Several sources state that, in comparison to other placement alternatives, this form of care is the most restrictive for youth in the foster care system. The term group home is often confused with lock-down treatment centers, which are required to have eyes-on every so often due to behavioral and mental challenges of the children and youth they serve.

There are also less restrictive forms of group homes, which often use the house parent model. Those organizations are due to their visual comparability to several foster families within a certain area as well as their connectedness to each other, the community, and internally best described as residential child care communities.

  1. Supportive Community Options for Adults with Disabilities

Another type of group home is the supportive community options for adults with disabilities.

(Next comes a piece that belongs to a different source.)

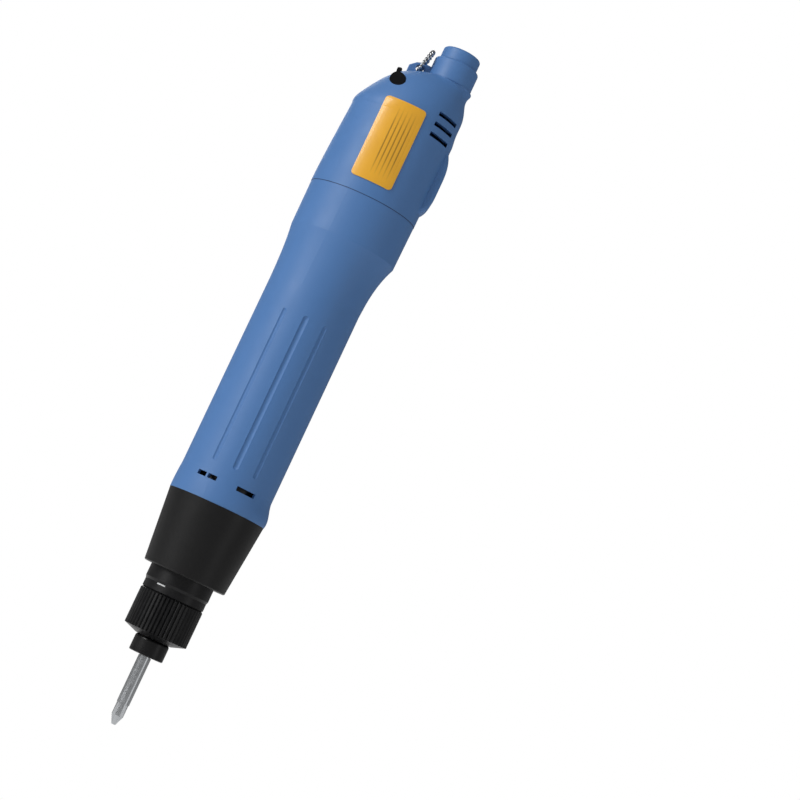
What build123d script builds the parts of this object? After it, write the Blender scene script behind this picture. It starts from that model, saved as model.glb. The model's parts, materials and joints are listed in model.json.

Newer options of group living are often termed supported living, supported housing, individual and family supports, or early on, “individualized supportive living arrangements” (e.g., apartment programs).

Independent living continued to be a primary framework representing another emblem of community living more often associated with personal assistance and live-in attendants, home health services, and the now termed allied health services of physical and occupational therapy, speech, cognitive therapy, and psychological counseling.

However, leading psychiatric survivors examined independent living in the context of supportive housing and necessary support services which did not need to be congregated in housing.

  1. Group Options for Seniors with Disabilities

Possibly, the largest group of group homes (now termed community residential services or residential care by other managements) fall under the heading of residential care homes for seniors, or both seniors and individuals with disabilities. Residential care categories include over 43 separate regulated categories by state governments.

Group facilities (e.g., funded as large as 100 individuals in a nursing facility or on the old-style campus of over 12 wards on the outskirts of cities) or homes for seniors (e.g., room and board) are designed for seniors who cannot live on their own due to physical or mental disabilities.

Group facilities, which may involve over half of the allotted beds or more (80 percent) funded by Medicaid, might also be found under Residential Care Home, Residential Care Facility for the Elderly, or Assisted Living Facility. Alternative community options for these seniors are home health care, hospice care, specialized care (e.g., Alzheimer’s), day care at senior centers, meals on wheels, transportation drivers, and other aging and disability options.

What is a Level 1 – 14 Group Home?

Level 1 – 14 Group Home is defined as a facility of any capacity which provides 24-hour nonmedical care and supervision to children in a structured environment, with such services provided at least in part by staff employed by the home. Level 14 group homes provide psychiatric services to seriously emotionally disturbed children.

Level 1 – 14 Group Home is open to only minors under the age of 18 years who have a mental disorder, other than a primary substance use disorder or developmental disorder, which results in behavior inappropriate to the child’s age according to expected developmental norms.

CDSS classifies group homes by levels. The levels range from 1 to 14, and are classified based upon:

  • The level or intensity of care, AND
  • The services provided by the home.

The higher the number of hours provided per child in three service areas, the higher the rating. The three service areas are:

  • Childcare and Supervision,
  • Social Work Activities, and
  • Mental Health Treatment Services.

Please note that the highest two classification levels 13 and level 14 group home, are required by law to provide intensive psychiatric services.